The required output is the exact run of lines from the line containing "# Jump ring of round wire through the eye" to the line containing "bpy.context.scene.collection.objects.link(empty)", inclusive, and nothing besides.

◆ **Material for this exercise**:
-- -- --

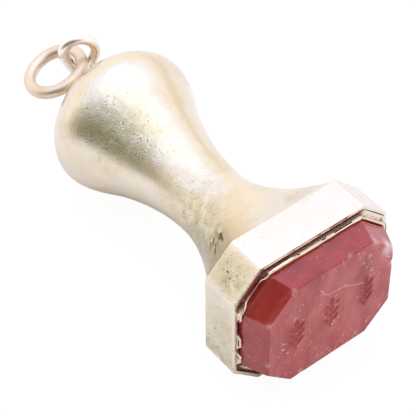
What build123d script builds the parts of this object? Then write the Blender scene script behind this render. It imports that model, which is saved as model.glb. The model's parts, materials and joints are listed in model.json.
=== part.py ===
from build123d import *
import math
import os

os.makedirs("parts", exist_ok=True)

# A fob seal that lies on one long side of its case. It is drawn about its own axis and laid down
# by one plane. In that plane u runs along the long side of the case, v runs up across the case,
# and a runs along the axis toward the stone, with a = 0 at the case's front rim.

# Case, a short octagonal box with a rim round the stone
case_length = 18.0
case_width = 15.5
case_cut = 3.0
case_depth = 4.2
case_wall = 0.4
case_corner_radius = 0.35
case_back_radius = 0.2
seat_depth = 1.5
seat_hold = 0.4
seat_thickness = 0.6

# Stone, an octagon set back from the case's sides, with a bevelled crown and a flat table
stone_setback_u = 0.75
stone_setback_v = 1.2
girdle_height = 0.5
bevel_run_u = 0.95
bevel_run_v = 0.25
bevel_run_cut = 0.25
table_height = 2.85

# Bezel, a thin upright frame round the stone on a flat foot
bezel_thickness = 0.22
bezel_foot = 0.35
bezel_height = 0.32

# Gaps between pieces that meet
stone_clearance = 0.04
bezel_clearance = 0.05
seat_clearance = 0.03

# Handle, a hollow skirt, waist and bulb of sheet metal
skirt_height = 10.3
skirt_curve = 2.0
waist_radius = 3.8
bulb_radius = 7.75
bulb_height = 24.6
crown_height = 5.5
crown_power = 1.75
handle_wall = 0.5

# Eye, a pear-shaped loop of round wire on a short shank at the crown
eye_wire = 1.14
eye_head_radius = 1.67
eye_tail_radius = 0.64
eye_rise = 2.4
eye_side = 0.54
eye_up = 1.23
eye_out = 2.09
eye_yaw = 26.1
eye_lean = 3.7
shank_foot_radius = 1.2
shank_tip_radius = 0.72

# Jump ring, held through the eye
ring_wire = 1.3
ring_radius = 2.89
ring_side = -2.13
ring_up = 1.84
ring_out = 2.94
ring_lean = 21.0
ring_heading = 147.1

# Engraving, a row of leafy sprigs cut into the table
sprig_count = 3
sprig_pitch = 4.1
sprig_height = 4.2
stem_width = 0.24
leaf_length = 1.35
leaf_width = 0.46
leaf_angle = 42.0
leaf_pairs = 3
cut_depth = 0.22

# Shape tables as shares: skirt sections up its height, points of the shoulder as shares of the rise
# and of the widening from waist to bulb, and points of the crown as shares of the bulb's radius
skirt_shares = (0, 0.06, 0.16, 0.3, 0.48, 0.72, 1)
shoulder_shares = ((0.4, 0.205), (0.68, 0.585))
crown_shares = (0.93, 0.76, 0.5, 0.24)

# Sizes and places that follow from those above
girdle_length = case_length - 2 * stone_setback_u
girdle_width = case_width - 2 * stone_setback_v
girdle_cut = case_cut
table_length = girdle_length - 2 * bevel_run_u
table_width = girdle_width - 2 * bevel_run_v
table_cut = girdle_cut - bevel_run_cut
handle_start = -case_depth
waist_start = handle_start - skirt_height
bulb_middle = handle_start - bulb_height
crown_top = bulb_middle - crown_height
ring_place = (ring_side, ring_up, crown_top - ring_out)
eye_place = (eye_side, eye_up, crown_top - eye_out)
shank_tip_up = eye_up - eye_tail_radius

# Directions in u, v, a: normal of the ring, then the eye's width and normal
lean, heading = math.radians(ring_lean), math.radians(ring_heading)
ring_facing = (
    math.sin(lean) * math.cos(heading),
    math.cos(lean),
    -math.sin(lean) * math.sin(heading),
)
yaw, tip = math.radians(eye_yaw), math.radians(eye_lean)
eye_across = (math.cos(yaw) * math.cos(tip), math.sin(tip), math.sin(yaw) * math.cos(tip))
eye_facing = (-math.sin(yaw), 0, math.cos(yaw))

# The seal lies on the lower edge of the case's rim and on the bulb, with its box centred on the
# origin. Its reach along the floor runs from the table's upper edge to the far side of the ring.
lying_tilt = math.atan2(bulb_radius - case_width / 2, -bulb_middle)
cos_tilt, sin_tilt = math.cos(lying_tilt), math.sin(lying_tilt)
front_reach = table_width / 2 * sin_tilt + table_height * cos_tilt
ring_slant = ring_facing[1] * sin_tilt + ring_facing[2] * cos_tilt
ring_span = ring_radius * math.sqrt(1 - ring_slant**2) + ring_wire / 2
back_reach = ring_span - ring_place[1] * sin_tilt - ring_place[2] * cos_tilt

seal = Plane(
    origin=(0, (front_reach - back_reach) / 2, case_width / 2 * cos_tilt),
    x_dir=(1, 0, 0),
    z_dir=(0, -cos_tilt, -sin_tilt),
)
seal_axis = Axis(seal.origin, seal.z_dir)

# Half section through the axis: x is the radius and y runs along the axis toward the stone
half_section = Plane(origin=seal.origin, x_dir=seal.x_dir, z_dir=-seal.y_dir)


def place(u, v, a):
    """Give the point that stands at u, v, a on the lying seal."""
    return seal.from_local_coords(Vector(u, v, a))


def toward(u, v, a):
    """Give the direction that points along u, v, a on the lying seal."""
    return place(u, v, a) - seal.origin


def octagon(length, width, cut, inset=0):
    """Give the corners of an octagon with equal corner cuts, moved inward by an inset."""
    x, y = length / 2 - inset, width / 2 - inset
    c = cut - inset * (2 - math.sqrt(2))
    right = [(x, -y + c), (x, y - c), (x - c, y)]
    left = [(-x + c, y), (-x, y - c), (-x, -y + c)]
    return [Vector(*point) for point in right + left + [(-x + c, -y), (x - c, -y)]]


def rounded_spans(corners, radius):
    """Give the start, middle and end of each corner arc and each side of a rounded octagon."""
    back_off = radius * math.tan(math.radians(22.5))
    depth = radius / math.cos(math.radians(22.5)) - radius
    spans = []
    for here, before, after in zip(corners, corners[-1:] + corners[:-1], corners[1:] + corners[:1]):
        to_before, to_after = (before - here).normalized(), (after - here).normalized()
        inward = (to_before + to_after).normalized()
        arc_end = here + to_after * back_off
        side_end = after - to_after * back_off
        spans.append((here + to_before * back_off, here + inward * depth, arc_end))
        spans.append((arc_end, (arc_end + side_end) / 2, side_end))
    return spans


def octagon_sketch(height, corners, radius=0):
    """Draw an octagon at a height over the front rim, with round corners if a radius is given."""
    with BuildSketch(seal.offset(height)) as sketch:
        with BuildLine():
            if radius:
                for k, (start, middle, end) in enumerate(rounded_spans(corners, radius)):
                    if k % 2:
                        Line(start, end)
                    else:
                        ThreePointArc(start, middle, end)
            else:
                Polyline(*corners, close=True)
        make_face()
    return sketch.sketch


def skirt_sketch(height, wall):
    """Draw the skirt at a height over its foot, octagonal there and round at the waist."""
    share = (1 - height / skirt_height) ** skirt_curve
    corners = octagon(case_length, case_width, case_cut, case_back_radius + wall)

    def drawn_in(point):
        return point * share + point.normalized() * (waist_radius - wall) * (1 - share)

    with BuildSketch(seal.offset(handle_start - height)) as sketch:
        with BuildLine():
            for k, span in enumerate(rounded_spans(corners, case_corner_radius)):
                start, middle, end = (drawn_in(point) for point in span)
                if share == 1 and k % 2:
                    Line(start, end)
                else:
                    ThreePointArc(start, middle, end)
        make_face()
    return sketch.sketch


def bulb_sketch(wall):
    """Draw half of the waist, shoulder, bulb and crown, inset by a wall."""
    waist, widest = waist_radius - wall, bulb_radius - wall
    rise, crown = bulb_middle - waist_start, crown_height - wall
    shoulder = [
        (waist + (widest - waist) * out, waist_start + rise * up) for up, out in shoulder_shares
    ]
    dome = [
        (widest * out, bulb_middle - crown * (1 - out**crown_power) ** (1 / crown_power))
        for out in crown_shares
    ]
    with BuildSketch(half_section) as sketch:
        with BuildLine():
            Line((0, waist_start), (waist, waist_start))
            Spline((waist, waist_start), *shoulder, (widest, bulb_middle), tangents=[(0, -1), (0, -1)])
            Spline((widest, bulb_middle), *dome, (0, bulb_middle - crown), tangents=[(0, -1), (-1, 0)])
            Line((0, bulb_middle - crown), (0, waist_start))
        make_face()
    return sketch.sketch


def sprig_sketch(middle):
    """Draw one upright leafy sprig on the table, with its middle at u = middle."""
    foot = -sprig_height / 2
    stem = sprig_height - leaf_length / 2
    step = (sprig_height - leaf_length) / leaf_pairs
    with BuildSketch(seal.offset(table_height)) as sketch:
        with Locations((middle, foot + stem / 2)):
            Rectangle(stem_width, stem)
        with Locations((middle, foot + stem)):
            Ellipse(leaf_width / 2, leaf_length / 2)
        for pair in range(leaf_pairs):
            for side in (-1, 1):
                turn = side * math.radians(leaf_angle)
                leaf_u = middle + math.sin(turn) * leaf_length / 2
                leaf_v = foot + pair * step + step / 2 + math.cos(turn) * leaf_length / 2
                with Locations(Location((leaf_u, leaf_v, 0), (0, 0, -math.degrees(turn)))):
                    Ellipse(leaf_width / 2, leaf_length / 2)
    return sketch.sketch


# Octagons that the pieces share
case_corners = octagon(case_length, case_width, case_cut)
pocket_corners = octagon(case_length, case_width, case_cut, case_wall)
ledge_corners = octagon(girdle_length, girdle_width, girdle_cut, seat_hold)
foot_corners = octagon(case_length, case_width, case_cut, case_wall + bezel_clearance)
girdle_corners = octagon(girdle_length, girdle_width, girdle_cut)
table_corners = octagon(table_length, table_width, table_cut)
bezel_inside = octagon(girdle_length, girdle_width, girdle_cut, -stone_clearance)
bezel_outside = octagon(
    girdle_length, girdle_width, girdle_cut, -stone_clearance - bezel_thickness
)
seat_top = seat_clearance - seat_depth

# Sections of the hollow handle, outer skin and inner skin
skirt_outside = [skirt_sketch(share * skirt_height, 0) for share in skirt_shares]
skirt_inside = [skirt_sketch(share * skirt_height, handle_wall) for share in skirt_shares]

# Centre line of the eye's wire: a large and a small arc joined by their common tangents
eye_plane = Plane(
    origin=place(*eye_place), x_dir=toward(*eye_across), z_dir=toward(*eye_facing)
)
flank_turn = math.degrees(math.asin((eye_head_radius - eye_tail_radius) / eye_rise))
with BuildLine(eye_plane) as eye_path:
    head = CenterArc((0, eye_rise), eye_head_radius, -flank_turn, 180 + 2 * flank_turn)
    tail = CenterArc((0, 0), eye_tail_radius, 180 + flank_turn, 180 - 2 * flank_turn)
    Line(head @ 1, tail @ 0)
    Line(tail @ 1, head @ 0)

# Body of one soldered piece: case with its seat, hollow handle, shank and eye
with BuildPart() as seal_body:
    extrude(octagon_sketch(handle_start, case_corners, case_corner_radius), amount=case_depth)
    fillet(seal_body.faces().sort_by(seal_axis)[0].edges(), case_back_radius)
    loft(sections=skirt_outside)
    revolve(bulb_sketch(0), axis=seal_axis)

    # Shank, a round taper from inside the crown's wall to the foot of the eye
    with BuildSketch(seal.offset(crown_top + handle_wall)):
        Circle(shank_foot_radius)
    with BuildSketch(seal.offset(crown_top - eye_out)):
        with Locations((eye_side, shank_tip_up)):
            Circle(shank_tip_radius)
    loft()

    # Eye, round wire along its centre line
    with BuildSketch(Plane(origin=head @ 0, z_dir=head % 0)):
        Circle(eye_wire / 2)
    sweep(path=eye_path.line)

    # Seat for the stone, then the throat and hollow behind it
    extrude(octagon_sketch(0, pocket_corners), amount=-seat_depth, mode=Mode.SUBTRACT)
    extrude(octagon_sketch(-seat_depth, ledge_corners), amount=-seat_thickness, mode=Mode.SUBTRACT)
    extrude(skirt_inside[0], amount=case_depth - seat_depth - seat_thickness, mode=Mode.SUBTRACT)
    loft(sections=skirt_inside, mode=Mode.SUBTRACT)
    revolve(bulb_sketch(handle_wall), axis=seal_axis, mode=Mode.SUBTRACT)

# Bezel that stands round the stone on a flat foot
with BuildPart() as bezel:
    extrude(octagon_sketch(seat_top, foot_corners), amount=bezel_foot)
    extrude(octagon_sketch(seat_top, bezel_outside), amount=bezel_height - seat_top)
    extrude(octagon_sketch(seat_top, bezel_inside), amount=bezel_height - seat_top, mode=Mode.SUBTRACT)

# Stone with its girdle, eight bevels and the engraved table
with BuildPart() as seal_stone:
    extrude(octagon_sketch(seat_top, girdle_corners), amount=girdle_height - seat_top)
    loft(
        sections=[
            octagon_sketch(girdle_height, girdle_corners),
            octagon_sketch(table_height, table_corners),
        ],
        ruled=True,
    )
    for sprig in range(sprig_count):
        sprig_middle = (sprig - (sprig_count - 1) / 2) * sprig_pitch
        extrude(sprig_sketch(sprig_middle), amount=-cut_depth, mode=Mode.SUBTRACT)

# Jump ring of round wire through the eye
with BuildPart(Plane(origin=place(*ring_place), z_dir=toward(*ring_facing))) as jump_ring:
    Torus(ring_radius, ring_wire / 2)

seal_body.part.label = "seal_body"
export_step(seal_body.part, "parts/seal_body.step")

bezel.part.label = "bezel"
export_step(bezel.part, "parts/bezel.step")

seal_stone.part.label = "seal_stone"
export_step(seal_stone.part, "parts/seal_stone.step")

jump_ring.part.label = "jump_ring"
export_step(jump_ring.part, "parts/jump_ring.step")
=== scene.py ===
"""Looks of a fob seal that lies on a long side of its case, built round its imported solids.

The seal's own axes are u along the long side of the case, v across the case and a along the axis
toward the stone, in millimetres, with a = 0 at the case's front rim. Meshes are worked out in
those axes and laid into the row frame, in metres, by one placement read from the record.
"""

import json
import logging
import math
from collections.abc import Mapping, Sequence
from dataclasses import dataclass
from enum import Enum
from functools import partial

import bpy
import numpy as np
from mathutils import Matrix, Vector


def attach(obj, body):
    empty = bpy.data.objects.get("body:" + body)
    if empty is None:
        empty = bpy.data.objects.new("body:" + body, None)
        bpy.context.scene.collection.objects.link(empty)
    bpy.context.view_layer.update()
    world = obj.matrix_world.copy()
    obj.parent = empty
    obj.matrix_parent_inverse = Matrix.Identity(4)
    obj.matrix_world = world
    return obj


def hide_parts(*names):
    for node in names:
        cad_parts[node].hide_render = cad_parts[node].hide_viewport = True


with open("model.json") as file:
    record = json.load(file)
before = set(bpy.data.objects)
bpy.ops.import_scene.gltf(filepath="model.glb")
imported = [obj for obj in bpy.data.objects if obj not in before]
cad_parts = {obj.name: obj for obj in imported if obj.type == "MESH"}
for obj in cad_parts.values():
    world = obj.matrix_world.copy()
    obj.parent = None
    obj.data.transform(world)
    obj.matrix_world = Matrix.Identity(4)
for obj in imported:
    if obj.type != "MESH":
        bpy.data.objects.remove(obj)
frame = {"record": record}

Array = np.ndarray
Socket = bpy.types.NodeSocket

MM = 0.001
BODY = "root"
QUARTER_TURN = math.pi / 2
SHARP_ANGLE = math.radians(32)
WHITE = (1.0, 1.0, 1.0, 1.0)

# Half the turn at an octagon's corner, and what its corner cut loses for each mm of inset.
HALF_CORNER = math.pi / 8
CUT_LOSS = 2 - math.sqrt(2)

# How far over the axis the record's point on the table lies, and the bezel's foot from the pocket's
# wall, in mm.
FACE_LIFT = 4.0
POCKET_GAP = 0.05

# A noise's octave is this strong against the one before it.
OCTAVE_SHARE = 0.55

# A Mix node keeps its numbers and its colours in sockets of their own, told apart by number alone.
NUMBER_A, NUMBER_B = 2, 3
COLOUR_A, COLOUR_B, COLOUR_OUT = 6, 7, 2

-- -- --

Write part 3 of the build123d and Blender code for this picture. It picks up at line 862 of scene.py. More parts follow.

-- -- --

◆ **Written response**:
# Jump ring of round wire through the eye
with BuildPart(Plane(origin=place(*ring_place), z_dir=toward(*ring_facing))) as jump_ring:
    Torus(ring_radius, ring_wire / 2)

seal_body.part.label = "seal_body"
export_step(seal_body.part, "parts/seal_body.step")

bezel.part.label = "bezel"
export_step(bezel.part, "parts/bezel.step")

seal_stone.part.label = "seal_stone"
export_step(seal_stone.part, "parts/seal_stone.step")

jump_ring.part.label = "jump_ring"
export_step(jump_ring.part, "parts/jump_ring.step")
=== scene.py ===
"""Looks of a fob seal that lies on a long side of its case, built round its imported solids.

The seal's own axes are u along the long side of the case, v across the case and a along the axis
toward the stone, in millimetres, with a = 0 at the case's front rim. Meshes are worked out in
those axes and laid into the row frame, in metres, by one placement read from the record.
"""

import json
import logging
import math
from collections.abc import Mapping, Sequence
from dataclasses import dataclass
from enum import Enum
from functools import partial

import bpy
import numpy as np
from mathutils import Matrix, Vector


def attach(obj, body):
    empty = bpy.data.objects.get("body:" + body)
    if empty is None:
        empty = bpy.data.objects.new("body:" + body, None)
        bpy.context.scene.collection.objects.link(empty)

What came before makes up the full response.